━━━ AVAILABLE DATA
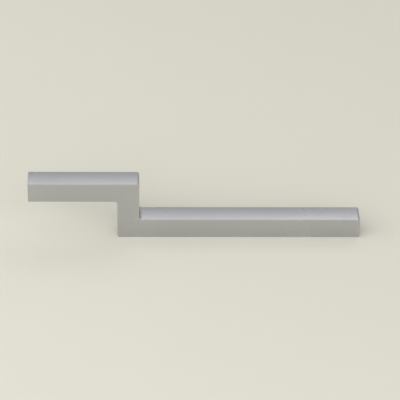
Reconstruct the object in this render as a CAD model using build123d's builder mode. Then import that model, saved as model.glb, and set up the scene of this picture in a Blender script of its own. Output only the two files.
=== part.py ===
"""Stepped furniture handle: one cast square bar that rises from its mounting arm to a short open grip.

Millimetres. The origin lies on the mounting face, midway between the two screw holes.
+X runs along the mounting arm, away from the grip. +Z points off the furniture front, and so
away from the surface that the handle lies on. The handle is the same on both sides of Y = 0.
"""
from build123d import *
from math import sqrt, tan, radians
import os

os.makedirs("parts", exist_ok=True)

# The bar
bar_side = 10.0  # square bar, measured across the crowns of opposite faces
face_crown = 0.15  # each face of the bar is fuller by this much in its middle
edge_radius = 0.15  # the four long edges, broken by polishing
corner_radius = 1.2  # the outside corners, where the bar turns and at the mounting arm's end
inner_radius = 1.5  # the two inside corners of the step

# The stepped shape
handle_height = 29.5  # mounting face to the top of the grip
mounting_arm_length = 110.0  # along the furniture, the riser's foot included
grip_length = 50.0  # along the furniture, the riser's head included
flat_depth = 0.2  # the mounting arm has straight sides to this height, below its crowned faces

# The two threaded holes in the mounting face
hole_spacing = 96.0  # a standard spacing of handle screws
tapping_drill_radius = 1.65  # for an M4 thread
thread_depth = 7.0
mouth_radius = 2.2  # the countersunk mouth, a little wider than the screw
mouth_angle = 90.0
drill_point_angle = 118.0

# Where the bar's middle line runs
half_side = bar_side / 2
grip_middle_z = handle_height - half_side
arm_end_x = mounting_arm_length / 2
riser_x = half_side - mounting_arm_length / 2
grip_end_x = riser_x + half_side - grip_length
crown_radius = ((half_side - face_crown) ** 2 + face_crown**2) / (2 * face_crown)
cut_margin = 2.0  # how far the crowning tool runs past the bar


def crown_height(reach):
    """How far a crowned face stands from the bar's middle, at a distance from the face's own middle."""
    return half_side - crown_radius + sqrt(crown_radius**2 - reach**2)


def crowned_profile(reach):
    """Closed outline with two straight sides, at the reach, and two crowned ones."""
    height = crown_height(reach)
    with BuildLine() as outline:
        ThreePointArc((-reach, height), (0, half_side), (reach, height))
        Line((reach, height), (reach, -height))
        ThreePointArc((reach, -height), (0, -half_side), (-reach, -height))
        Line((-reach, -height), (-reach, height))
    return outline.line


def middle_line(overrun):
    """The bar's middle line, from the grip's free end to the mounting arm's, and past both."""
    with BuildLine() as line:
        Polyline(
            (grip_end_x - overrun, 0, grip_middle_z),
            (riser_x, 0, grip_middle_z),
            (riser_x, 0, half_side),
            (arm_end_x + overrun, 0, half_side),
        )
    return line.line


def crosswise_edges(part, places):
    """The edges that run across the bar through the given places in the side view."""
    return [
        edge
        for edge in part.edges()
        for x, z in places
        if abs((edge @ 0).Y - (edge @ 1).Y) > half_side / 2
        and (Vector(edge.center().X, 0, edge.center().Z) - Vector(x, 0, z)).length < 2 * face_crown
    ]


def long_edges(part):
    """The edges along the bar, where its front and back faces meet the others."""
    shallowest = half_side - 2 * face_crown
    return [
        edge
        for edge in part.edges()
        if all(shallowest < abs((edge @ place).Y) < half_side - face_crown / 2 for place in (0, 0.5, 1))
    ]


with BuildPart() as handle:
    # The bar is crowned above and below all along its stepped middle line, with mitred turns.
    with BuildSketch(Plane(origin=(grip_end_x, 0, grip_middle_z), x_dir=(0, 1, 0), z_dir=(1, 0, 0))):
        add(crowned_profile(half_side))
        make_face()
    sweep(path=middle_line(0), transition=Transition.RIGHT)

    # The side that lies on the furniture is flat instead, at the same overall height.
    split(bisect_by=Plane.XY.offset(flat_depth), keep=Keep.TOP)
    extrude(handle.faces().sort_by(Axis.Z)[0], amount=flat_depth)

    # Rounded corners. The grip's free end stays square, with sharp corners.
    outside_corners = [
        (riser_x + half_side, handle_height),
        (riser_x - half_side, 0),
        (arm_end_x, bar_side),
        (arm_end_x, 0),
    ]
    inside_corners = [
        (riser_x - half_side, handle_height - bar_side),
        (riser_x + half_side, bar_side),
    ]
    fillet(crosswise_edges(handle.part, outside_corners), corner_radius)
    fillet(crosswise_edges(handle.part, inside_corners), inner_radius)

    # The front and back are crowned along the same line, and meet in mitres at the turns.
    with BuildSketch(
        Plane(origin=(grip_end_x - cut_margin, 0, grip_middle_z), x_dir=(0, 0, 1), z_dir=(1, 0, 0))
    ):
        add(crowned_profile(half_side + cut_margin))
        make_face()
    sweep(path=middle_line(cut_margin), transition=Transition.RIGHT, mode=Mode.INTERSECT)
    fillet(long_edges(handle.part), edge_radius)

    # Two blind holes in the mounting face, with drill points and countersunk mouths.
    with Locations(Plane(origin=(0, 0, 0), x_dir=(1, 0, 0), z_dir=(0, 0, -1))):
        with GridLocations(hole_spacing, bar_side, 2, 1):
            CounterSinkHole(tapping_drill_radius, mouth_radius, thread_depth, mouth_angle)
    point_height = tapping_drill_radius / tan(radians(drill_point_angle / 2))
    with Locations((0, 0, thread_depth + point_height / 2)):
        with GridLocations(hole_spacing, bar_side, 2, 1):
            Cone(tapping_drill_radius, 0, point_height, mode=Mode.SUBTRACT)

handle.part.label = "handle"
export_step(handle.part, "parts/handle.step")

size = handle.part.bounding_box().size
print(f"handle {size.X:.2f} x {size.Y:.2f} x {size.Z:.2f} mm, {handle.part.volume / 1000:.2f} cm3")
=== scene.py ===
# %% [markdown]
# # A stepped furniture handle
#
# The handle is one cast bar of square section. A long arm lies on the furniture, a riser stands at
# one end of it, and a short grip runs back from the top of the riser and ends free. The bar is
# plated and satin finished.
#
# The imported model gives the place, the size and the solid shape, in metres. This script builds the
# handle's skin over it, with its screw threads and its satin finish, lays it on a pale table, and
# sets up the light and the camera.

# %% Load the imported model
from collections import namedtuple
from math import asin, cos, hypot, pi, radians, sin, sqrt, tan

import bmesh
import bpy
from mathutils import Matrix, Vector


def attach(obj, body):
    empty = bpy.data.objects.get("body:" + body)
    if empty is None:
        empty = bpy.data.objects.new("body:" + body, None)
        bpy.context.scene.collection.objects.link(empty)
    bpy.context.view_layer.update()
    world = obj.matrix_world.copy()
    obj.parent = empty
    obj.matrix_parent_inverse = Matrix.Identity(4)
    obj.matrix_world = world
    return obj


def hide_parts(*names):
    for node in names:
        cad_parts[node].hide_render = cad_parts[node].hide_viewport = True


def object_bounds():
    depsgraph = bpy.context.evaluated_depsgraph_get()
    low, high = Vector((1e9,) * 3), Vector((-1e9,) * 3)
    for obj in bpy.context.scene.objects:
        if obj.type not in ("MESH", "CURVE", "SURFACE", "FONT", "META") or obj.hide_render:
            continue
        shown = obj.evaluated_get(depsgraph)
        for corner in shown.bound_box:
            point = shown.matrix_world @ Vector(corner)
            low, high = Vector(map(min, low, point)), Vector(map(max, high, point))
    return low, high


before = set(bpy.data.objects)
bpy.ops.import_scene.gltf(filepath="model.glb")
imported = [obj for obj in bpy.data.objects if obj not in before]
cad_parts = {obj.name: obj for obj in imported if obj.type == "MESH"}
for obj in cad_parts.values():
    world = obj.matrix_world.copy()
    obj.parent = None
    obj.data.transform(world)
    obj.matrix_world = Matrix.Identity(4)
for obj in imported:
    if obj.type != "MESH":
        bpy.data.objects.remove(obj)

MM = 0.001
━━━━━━
━━━ AVAILABLE DATA
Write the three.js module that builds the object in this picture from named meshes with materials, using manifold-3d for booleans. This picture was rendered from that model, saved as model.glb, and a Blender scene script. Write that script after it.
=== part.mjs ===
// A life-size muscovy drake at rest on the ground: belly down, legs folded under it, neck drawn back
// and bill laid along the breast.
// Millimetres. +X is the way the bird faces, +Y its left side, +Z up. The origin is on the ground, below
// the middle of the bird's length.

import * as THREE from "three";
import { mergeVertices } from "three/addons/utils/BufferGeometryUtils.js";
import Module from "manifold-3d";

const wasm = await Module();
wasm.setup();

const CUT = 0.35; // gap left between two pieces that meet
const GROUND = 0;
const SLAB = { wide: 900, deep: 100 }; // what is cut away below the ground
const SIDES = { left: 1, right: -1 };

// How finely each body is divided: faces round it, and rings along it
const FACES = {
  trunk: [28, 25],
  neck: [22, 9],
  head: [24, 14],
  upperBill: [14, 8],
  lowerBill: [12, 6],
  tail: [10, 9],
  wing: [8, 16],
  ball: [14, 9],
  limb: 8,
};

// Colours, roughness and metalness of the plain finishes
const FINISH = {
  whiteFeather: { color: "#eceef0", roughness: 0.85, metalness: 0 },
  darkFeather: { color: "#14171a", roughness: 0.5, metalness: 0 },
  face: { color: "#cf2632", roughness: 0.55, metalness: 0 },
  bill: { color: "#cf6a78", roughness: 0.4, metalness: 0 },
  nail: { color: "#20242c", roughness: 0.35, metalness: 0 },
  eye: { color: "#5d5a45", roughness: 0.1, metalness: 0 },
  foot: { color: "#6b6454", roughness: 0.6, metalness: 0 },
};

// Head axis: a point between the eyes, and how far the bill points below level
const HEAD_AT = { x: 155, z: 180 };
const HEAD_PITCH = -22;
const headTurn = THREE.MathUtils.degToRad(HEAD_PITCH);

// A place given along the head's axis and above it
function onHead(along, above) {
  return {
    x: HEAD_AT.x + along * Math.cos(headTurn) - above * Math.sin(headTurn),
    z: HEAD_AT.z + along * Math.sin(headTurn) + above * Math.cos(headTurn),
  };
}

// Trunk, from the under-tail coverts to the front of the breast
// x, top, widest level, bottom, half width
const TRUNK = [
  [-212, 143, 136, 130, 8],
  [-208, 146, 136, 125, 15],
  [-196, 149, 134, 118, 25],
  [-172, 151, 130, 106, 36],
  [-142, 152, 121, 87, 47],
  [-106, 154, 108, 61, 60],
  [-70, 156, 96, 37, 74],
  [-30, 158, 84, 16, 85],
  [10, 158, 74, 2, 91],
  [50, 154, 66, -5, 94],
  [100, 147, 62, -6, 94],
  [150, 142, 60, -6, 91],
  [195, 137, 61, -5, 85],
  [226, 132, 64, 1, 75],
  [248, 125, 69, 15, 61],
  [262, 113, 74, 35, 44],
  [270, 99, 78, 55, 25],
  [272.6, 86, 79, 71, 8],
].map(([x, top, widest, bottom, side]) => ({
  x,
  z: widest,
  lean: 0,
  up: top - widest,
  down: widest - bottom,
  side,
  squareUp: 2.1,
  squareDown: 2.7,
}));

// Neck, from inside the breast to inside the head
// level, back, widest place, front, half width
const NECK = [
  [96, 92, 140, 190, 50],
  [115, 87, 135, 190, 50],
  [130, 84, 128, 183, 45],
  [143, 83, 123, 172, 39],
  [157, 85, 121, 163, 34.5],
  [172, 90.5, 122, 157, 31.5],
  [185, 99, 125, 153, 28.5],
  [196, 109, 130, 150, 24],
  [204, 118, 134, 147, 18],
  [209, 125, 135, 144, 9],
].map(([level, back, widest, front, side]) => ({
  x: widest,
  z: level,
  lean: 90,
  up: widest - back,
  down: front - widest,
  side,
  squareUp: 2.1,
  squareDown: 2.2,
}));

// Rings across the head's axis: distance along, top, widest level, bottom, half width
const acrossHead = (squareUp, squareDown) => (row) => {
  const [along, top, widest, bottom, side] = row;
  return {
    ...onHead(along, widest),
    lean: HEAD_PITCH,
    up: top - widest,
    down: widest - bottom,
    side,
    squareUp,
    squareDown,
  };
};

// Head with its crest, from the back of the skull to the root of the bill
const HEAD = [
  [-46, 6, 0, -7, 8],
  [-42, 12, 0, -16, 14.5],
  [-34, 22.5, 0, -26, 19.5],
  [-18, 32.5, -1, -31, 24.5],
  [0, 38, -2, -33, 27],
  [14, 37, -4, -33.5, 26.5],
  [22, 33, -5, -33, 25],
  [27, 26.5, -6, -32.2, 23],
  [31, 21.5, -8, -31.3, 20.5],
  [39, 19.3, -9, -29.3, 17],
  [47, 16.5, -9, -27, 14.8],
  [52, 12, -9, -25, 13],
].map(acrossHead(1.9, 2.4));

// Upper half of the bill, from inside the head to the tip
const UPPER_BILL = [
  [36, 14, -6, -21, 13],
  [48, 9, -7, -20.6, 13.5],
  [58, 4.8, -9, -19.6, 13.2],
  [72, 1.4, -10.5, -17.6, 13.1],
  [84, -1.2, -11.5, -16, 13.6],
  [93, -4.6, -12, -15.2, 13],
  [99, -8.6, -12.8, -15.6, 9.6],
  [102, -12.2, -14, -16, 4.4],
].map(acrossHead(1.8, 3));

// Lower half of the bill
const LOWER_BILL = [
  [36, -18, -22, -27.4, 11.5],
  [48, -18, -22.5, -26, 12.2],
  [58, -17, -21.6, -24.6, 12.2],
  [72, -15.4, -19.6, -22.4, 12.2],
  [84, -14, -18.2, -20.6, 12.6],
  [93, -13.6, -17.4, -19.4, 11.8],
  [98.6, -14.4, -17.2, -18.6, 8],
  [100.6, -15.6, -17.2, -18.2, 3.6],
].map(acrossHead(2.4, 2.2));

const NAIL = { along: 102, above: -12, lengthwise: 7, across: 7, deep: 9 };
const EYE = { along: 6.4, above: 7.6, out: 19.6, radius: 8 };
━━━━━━
**TO DO**. Only the lines from the one containing "# Two blind" through the one containing "from math import asin, cos, hypot, pi, radians, sin, sqrt, tan" are to be retyped, both boundary lines included, with no other material.

**EXPECTED ANSWER**.
    # Two blind holes in the mounting face, with drill points and countersunk mouths.
    with Locations(Plane(origin=(0, 0, 0), x_dir=(1, 0, 0), z_dir=(0, 0, -1))):
        with GridLocations(hole_spacing, bar_side, 2, 1):
            CounterSinkHole(tapping_drill_radius, mouth_radius, thread_depth, mouth_angle)
    point_height = tapping_drill_radius / tan(radians(drill_point_angle / 2))
    with Locations((0, 0, thread_depth + point_height / 2)):
        with GridLocations(hole_spacing, bar_side, 2, 1):
            Cone(tapping_drill_radius, 0, point_height, mode=Mode.SUBTRACT)

handle.part.label = "handle"
export_step(handle.part, "parts/handle.step")

size = handle.part.bounding_box().size
print(f"handle {size.X:.2f} x {size.Y:.2f} x {size.Z:.2f} mm, {handle.part.volume / 1000:.2f} cm3")
=== scene.py ===
# %% [markdown]
# # A stepped furniture handle
#
# The handle is one cast bar of square section. A long arm lies on the furniture, a riser stands at
# one end of it, and a short grip runs back from the top of the riser and ends free. The bar is
# plated and satin finished.
#
# The imported model gives the place, the size and the solid shape, in metres. This script builds the
# handle's skin over it, with its screw threads and its satin finish, lays it on a pale table, and
# sets up the light and the camera.

# %% Load the imported model
from collections import namedtuple
from math import asin, cos, hypot, pi, radians, sin, sqrt, tan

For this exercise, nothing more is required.